This book made me think hard about my quest to read a book set in every country in the world. I'd decided not to limit myself to books written by a native of the country. Many of the books I choose are, but it's rare that I read one like this: not only by someone from the country, but written in that country's language for people in that country and only later translated to English. Judging by this book's obscurity in the English-speaking world (apparently it's a major classic in Thailand, but you'd never know it from the number of reviews on English-language websites), that's no surprise. But a likely reason for its obscurity is English-speaking readers' skepticism about foreign books in translation. We're not sure they'll be accessible, let alone any fun. (After my wonderful local library refused to buy this one because it's--and I quote--"more academic and would be better suited to a university library," I was skeptical myself.)
Now you know where I'm coming from, I'll say: in many ways this book was a pleasant surprise. I did, in fact, enjoy reading it, and found it surprisingly accessible. But, also, I can understand its obscurity in the English-speaking world.
Four Reigns follows the life of a woman named Phloi (pronounced "Ploy") during the reigns of four kings of Thailand--from age 10, when she and her mother go to live in the women's palace, until her death 54 years later. Readers see the enormous changes that happened in Thailand (and the outside world) between 1892 and 1946. The pace is leisurely, and much of the book focuses on Phloi's everyday life, but it kept my interest and in fact I read through it quickly. Despite producing more than its share of typos, the translation is very readable and does a good job of concisely explaining the essentials to foreign readers without turning the novel into a textbook. There is a lot of cultural and historical detail, presented in an engaging way.
One of the things that most stands out about this book a couple months after finishing it is just how nostalgic it is. To a certain extent, and especially since the author was himself a politician and even prime minister of Thailand, one has to wonder about its accuracy. For instance, Rama V (the book's first king) is apparently universally loved, and when he dies, the whole country feels bereaved. It's impossible for me to judge what's plausible in Thailand 100 years ago, so I'll just point out that the setting feels idealized at times, but that it's valuable to read books written for a completely different cultural sensibility than my own.
Probably because of that nostalgia, the characters feel less real at the beginning of the book than they do by the end. It's difficult to get a sense of who the young Phloi is; she can feel like a placeholder for a Thai man's vision of an ideal Thai woman. She's the sort of young woman who unquestioningly agrees to marry the man her father chooses for her, and obligingly falls in love with him; the sort of woman who joyfully adopts her husband's illegitimate son. (Her young life is still interesting enough to read about, but she doesn't have much complexity at that point.) But by the time she reaches middle age--when the culture changes and she's left hopelessly behind the times, struggling to accept her children's choices with good grace and to keep her family together--she emerges as a vivid and believable character. Across the board, the characters seem to become more complex and lifelike as they age, such that the book truly benefits from covering so much time.

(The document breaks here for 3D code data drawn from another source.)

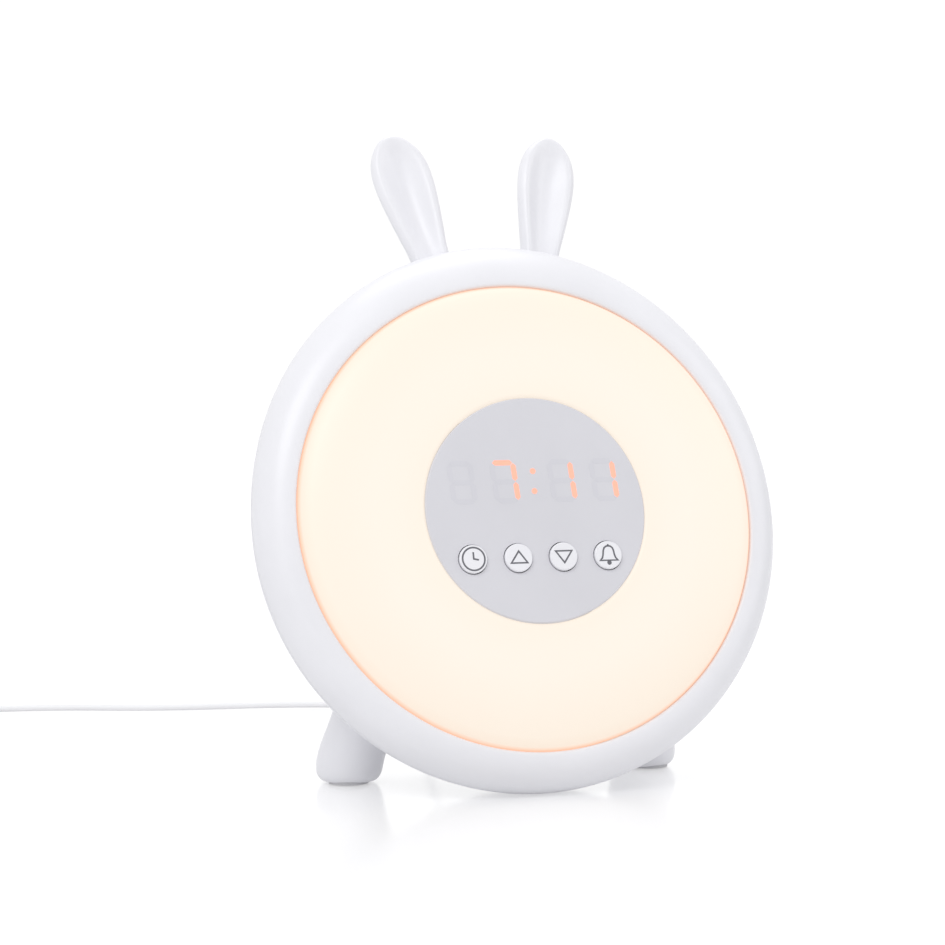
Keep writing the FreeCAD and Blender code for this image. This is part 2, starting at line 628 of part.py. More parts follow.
# Feet, drawn on the table
def foot(side):
    """A stubby foot, rounded at the table, that swells as it runs up into the casing."""
    x, y = side * FOOT_PLACE[0], FOOT_PLACE[1] + FACE_Y
    dx, dy = side * FOOT_TOP_SHIFT[0], FOOT_TOP_SHIFT[1]
    wires = []
    for share, radius in ((0.0, FOOT_RADIUS - 2.2), (0.025, FOOT_RADIUS - 0.7), (0.075, FOOT_RADIUS),
                          (0.35, FOOT_RADIUS + 0.6), (0.7, FOOT_RADIUS + 1.6), (1.0, FOOT_TOP_RADIUS)):
        circle = Part.Circle(Vector(x + dx * share, y + dy * share, PAD_PROUD + (FOOT_REACH - PAD_PROUD) * share),
                             UP, radius)
        wires.append(Part.Wire([circle.toShape()]))
    shape = Part.makeLoft(wires, True, False)
    shape = shape.cut(leant(body_volume(0.03)))
    shape = min(shape.Solids, key=lambda s: s.BoundBox.Center.z)
    place, normal = foot_screw_seat(side)
    return cut_all(shape, [rod((x, y, 0), UP, PAD_RADIUS + 0.1, PAD_THICK),
                           leant(rod(place - normal, normal, PILOT_RADIUS, 10))])


PAD_RADIUS = 6.6


def foot_pad(side):
    return rod((side * FOOT_PLACE[0], FOOT_PLACE[1] + FACE_Y, 0), UP, PAD_RADIUS, PAD_THICK - 0.05)


def foot_screw_seat(side):
    """Place on the rear shell's outside over a foot, and the outward normal there, in the clock frame."""
    poles, t = back_curve(), 0.6
    r, d = on_curve(poles, t)
    ahead, behind = on_curve(poles, t + 0.01), on_curve(poles, t - 0.01)
    along = Vector(ahead[0] - behind[0], ahead[1] - behind[1], 0).normalize()
    out = Vector(along.y, -along.x, 0)
    a = math.radians(-90 + side * 40)
    place = Vector(r * math.cos(a), d, r * math.sin(a))
    return place, Vector(out.x * math.cos(a), out.y, out.x * math.sin(a))


def foot_screw(side):
    place, normal = foot_screw_seat(side)
    return screw(place - normal * (WALL + 0.35), -normal, 2.8, 1.8, THREAD_RADIUS, 9)


# Power cord with its plugs
def dc_plug():
    """Barrel of the plug in the jack and its round grip."""
    grip = turned([(0, PLUG_START), (4.6, PLUG_START), (5.0, PLUG_START + 0.4), (5.0, PLUG_START + 12),
                   (3.4, PLUG_START + 14), (0, PLUG_START + 14), (0, PLUG_START)])
    barrel = rod((0, PLUG_START - 7.0, 0), DEPTH, JACK_BORE_RADIUS - 0.05, 7.5)
    plug = fuse_all(grip, [barrel]).cut(rod((0, PLUG_START - 8, 0), DEPTH, 1.0, 6.6))
    plug.translate(Vector(0, 0, JACK_HEIGHT))
    return plug


PLUG_START = BODY_DEPTH + 0.3
RELIEF_START = PLUG_START + 14.02
RELIEF_LENGTH = 13.0


def strain_relief():
    cone = turned([(CORD_RADIUS + 0.02, RELIEF_START), (2.9, RELIEF_START),
                   (CORD_RADIUS + 0.6, RELIEF_START + RELIEF_LENGTH),
                   (CORD_RADIUS + 0.02, RELIEF_START + RELIEF_LENGTH), (CORD_RADIUS + 0.02, RELIEF_START)])
    cone.translate(Vector(0, 0, JACK_HEIGHT))
    return cone


def on_table(point):
    """Where a place in the clock frame is on the table."""
    x, d, z = point
    lean = math.radians(LEAN_DEG)
    return Vector(x, d * math.cos(lean) + z * math.sin(lean) + FACE_Y,
                  face_height() + z * math.cos(lean) - d * math.sin(lean))


COIL_MIDDLE = Vector(-180, 199, 0)
COIL_START_RADIUS = COIL_INNER_RADIUS + COIL_PITCH * COIL_TURNS
COIL_LEAD = 3.0            # straight lead at each end of the coil
COIL_RISE = 2 * CORD_RADIUS + 0.5


def cord_route():
    """Places the cord passes: out of the strain relief, down to the table, back and away to the left."""
    low = CORD_RADIUS
    level = COIL_MIDDLE.y + COIL_START_RADIUS
    return [on_table((0, RELIEF_START + 0.05, JACK_HEIGHT)), on_table((0, RELIEF_START + 26, JACK_HEIGHT)),
            Vector(3, 106, 12), Vector(9, 142, low), Vector(4, 184, low), Vector(-30, 198, low),
            Vector(-78, 203, low), Vector(-122, level, low),
            Vector(COIL_MIDDLE.x + COIL_LEAD, level, low)]


def rounded_path(points):
    """Edges of a path of straight runs joined by tangent arcs."""
    edges, last = [], points[0]
    for a, b, c in zip(points, points[1:], points[2:]):
        back, on = a - b, c - b
        reach = 0.45 * min(back.Length, on.Length)
        turn = math.pi - back.getAngle(on)
        bend = reach / math.tan(turn / 2)
        print("cord bend radius %.1f mm, turn %.0f degrees" % (bend, math.degrees(turn)))
        back.normalize()
        on.normalize()
        first, second = b + back * reach, b + on * reach
        inward = (back + on).normalize()
        middle = b + inward * (math.hypot(bend, reach) - bend)
        edges.append(Part.makeLine(last, first))
        edges.append(Part.Arc(first, middle, second).toShape())
        last = second
    edges.append(Part.makeLine(last, points[-1]))
    return edges


def tube(edges, radius):
    """Round tube along the edges."""
    start = edges[0].valueAt(edges[0].FirstParameter)
    along = edges[0].tangentAt(edges[0].FirstParameter)
    ring = Part.Wire([Part.Circle(start, along, radius).toShape()])
    return Part.Wire(edges).makePipeShell([ring], True, False)


def coil_edges():
    """The wound cord: in along the lower layer, up over half a turn, and out along the upper layer."""
    edges = []
    at = COIL_MIDDLE + Vector(0, COIL_START_RADIUS, CORD_RADIUS)
    edges.append(Part.makeLine(at + Vector(COIL_LEAD, 0, 0), at))
    way = -1
    radius = COIL_START_RADIUS
    for half in range(4 * COIL_TURNS + 2):
        end = at + Vector(0, 2 * way * radius, 0)
        centre = (at + end) * 0.5
        if half == 2 * COIL_TURNS:
            steps = [i / 12 for i in range(13)]
            places = [centre + Vector(way * radius * math.sin(math.pi * s), -way * radius * math.cos(math.pi * s),
                                      COIL_RISE * s * s * (3 - 2 * s)) for s in steps]
            curve = Part.BSplineCurve()
            curve.interpolate(Points=places, InitialTangent=Vector(way, 0, 0), FinalTangent=Vector(-way, 0, 0))
            edges.append(curve.toShape())
            end = places[-1]
        else:
            edges.append(Part.Arc(at, centre + Vector(way * radius, 0, 0), end).toShape())
        radius += COIL_PITCH / 2 * (-1 if half < 2 * COIL_TURNS else 1)
        at, way = end, -way
    edges.append(Part.makeLine(at, at + Vector(way * USB_START, 0, 0)))
    return edges


USB_START = 30.0           # from the coil's middle line to the plug's strain relief
USB_RELIEF = 8.0


def coil_gap(edges):
    """Least gap of the wound cord to itself, measured on points along it."""
    places = [p for e in edges for p in e.discretize(Distance=1.0)]
    run, total = [], 0.0
    for a, b in zip(places, places[1:] + places[-1:]):
        run.append(total)
        total += a.distanceToPoint(b)
    least = min(a.distanceToPoint(b) for i, a in enumerate(places) for j, b in enumerate(places[:i])
                if run[i] - run[j] > 12 * CORD_RADIUS)
    return least - 2 * CORD_RADIUS, total


def usb_place():
    """Where the USB plug's strain relief begins."""
    radius = COIL_INNER_RADIUS + COIL_PITCH * (COIL_TURNS + 0.5)
    return COIL_MIDDLE + Vector(-USB_START, radius, 0) + Vector(0, 0, CORD_RADIUS + COIL_RISE)


def usb_relief():
    place = usb_place() - Vector(0.02, 0, 0)
    cone = Part.makeCone(CORD_RADIUS + 0.6, 2.6, USB_RELIEF, place, Vector(-1, 0, 0))
    return cone.cut(Part.makeCylinder(CORD_RADIUS + 0.02, USB_RELIEF - 1, place, Vector(-1, 0, 0)))


USB_GRIP = (24.0, 15.4, 8.0)
USB_SHELL = (12.0, 12.0, 4.5)


def usb_grip():
    length, width, height = USB_GRIP
    place = usb_place() - Vector(USB_RELIEF + 0.04 + length, width / 2, height / 2)
    grip = Part.makeBox(length, width, height, place)
    grip = grip.makeFillet(2.2, [e for e in grip.Edges if abs(e.tangentAt(e.FirstParameter).x) > 0.9])
    return grip


def usb_shell():
    """Folded metal tube of the plug with its contact tongue."""
    length, width, height = USB_SHELL
    place = usb_place() - Vector(USB_RELIEF + 0.08 + USB_GRIP[0] + length, width / 2, height / 2)
    shell = Part.makeBox(length, width, height, place)
    hollow = Part.makeBox(length - 0.5, width - 0.7, height - 0.7, place + Vector(-0.01, 0.35, 0.35))
    tongue = Part.makeBox(length - 0.7, width - 1.0, 1.8, place + Vector(0.4, 0.5, 0.35))
    windows = [Part.makeBox(2.4, 2.4, 1.5, place + Vector(5, width / 2 + side * 3 - 1.2, height - 1))
               for side in (-1, 1)]
    return cut_all(shell.cut(hollow), windows).fuse(tongue).removeSplitter()


def housing_screws():
    return [screw((x, BODY_DEPTH - 6, z), (0, 1, 0), 3.0, 2.2, THREAD_RADIUS, 20) for x, z in screw_places()]


def rim_screws():
    seat = LEDGE_DEPTH + 1.85
    return [screw((x, seat, z), (0, 1, 0), 1.9, 1.2, 0.95, 6.5) for x, z in around(6, RIM_SCREW_RADIUS, 30)]


def pod_screws():
    return [screw((x, POD_BACK + 0.05, z), (0, 1, 0), 2.2, 1.4, SMALL_THREAD, 6.5)
            for x, z in around(4, POD_SCREW_RADIUS, 0)]


def display_screws():
    return [screw((x, BOARD_FRONT - 0.05, z), (0, -1, 0), 1.9, 1.2, SMALL_THREAD, 6) for x, z in board_screw_places()]


def main_board_fixings():
    return [screw((x, MAIN_BOARD_FRONT + BOARD_THICK + 0.05, z), (0, 1, 0), 2.2, 1.4, SMALL_THREAD, 5)
            for x, z in main_board_screws()]


def door_screw():
    w, _ = DOOR_SIZE
    return screw((w / 2 - 3.4, BODY_DEPTH - 0.95, CELL_HEIGHT), (0, 1, 0), 1.9, 0.9, 0.85, 5.5)


def display_segments():
    return segments(PANEL_BACK + 0.2 - 0.3, 0.8 + 0.3 + 0.9)


def one(shapes):
    """Several like pieces kept as one compound node."""
    return Part.makeCompound(list(shapes))


def clock_pieces():
    """Every piece in the upright clock frame."""
    pieces = {
        "front_rim": front_rim(), "rear_shell": rear_shell(), "light_diffuser": light_diffuser(),
        "reflector": reflector(), "light_board": light_board(), "light_leds": one(light_leds()),
        "display_pod": display_pod(), "display_panel": display_panel(), "display_module": display_module(),
        "display_board": display_board(), "button_switches": one(tact_switches()),
        "main_board": main_board(), "board_spacers": one(board_spacers()), "board_parts": one(board_parts()),
        "speaker_frame": speaker_frame(), "speaker_cone": speaker_cone(), "speaker_magnet": speaker_magnet(),
        "power_jack": power_jack(), "backup_cell": backup_cell(), "cell_contact": cell_contacts(),
        "cell_door": cell_door(), "cell_door_screw": door_screw(), "housing_screws": one(housing_screws()),
        "rim_screws": one(rim_screws()), "pod_screws": one(pod_screws()),
        "display_screws": one(display_screws()), "main_board_screws": one(main_board_fixings()),
        "dc_plug": dc_plug(), "strain_relief": strain_relief(),
    }
    for index, name in enumerate(BUTTON_NAMES):
        pieces[name + "_button"] = button(index)
        pieces[name + "_plunger"] = plunger(index)
    for side, name in ((-1, "left"), (1, "right")):
        pieces["ear_" + name] = ear(side)
        pieces["ear_%s_washer" % name] = ear_washer(side)
        pieces["ear_%s_screw" % name] = ear_screw(side)
        pieces["foot_%s_screw" % name] = foot_screw(side)
    return pieces


def main():
    os.makedirs("parts", exist_ok=True)
    pieces = {name: leant(shape) for name, shape in clock_pieces().items()}
    below = Part.makeBox(400, 400, 50, Vector(-200, -200, -50))
    pieces["rear_shell"] = pieces["rear_shell"].cut(below)
    for side, name in ((-1, "left"), (1, "right")):
        pieces["foot_" + name] = foot(side)
        pieces["foot_pad_" + name] = foot_pad(side)
    route = rounded_path(cord_route())
    coil = coil_edges()
    pieces["power_cord"] = tube(route, CORD_RADIUS)
    pieces["cord_coil"] = tube(coil, CORD_RADIUS)
    pieces["usb_relief"], pieces["usb_grip"], pieces["usb_shell"] = usb_relief(), usb_grip(), usb_shell()
    gap, wound = coil_gap(coil)
    laid = sum(e.Length for e in route)
    print("coil: least gap to itself %.2f mm, %.0f mm wound, %.0f mm laid" % (gap, wound, laid))
    for name, length in (("power_cord", laid), ("cord_coil", sum(e.Length for e in coil))):
        section = math.pi * CORD_RADIUS ** 2
        print("%s: volume over section and length %.4f" % (name, pieces[name].Volume / (section * length)))
    cord = ("power_cord", "cord_coil", "usb_relief", "usb_grip", "usb_shell", "dc_plug", "strain_relief")
    box = FreeCAD.BoundBox()
    for name, shape in pieces.items():
        if name not in cord:
            box.add(shape.optimalBoundingBox(True, False))
        if not shape.isValid() or len(shape.Solids) < 1:
            print("bad solid:", name, shape.ShapeType, len(shape.Solids))
        shape.exportStep("parts/%s.step" % name)
    print("clock box: x %.2f %.2f, y %.2f %.2f, z %.2f %.2f" % (
        box.XMin, box.XMax, box.YMin, box.YMax, box.ZMin, box.ZMax))
    print(len(pieces), "pieces; face height %.2f" % face_height())


main()
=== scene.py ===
"""Looks of the kids alarm clock with a night light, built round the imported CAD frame."""
import json
import math

import bmesh
import bpy
from mathutils import Matrix, Vector


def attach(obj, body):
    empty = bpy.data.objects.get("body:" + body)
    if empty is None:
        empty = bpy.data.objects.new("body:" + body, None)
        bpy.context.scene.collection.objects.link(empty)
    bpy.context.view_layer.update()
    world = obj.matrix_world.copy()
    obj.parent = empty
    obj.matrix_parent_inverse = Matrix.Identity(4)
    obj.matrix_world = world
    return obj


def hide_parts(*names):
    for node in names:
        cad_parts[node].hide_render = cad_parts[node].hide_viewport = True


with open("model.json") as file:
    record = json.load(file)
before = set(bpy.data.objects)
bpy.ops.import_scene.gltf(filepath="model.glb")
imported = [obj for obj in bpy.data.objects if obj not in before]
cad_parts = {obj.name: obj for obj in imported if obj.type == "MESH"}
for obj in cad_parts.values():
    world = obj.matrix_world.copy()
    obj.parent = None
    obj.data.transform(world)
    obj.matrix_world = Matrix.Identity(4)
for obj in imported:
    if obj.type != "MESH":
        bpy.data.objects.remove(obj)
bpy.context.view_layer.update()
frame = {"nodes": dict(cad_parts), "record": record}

MM = 0.001
CASING = "casing"

# The clock's own frame, as in the CAD source: x right, depth from the face, z up the face, in millimetres
LEAN = math.radians(15.4)
FACE_Y = -26.2
FACE_Z = 89.24
TO_METRES = Matrix.Scale(MM, 4)
TO_TABLE = Matrix.Translation((0, FACE_Y * MM, FACE_Z * MM)) @ Matrix.Rotation(-LEAN, 4, "X") @ TO_METRES

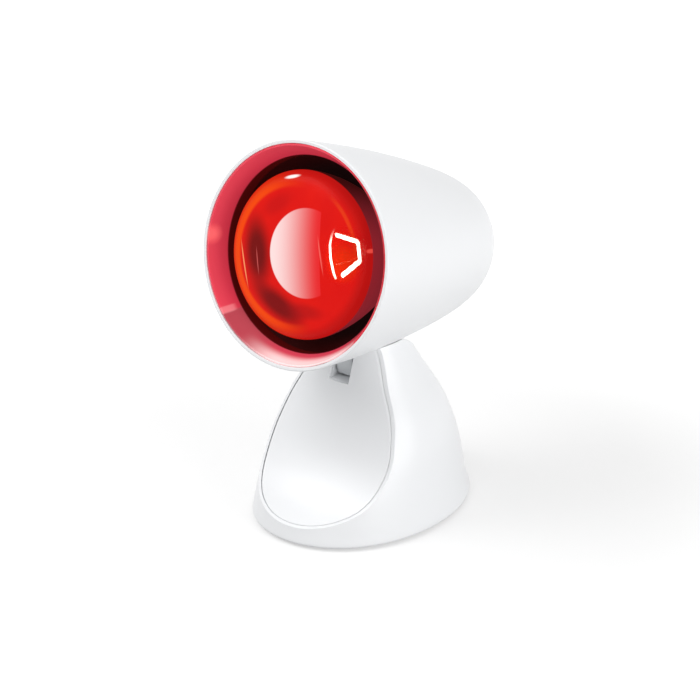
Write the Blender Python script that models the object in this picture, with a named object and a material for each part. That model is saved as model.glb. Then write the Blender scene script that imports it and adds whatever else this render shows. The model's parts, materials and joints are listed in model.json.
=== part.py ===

The one weird thing about the book's span is that the timeline is a bit confused, with the number of years passing during each reign not quite matching the number of years that seem to pass in the lives of Phloi and her family and friends. The most obvious example: her son Ot is born at the beginning of Rama VI's 15-year reign; at the end of it he's returning home after graduating from college in England. (Wait a minute....) Meanwhile, Phloi seems to be about 22 by the end of the first reign, when mathematically she should be 28.
Overall, this is a good book.... for those who are interested in Thailand specifically, or in world fiction generally. While slow-paced, it's compelling and immersive, providing an excellent window into a culture.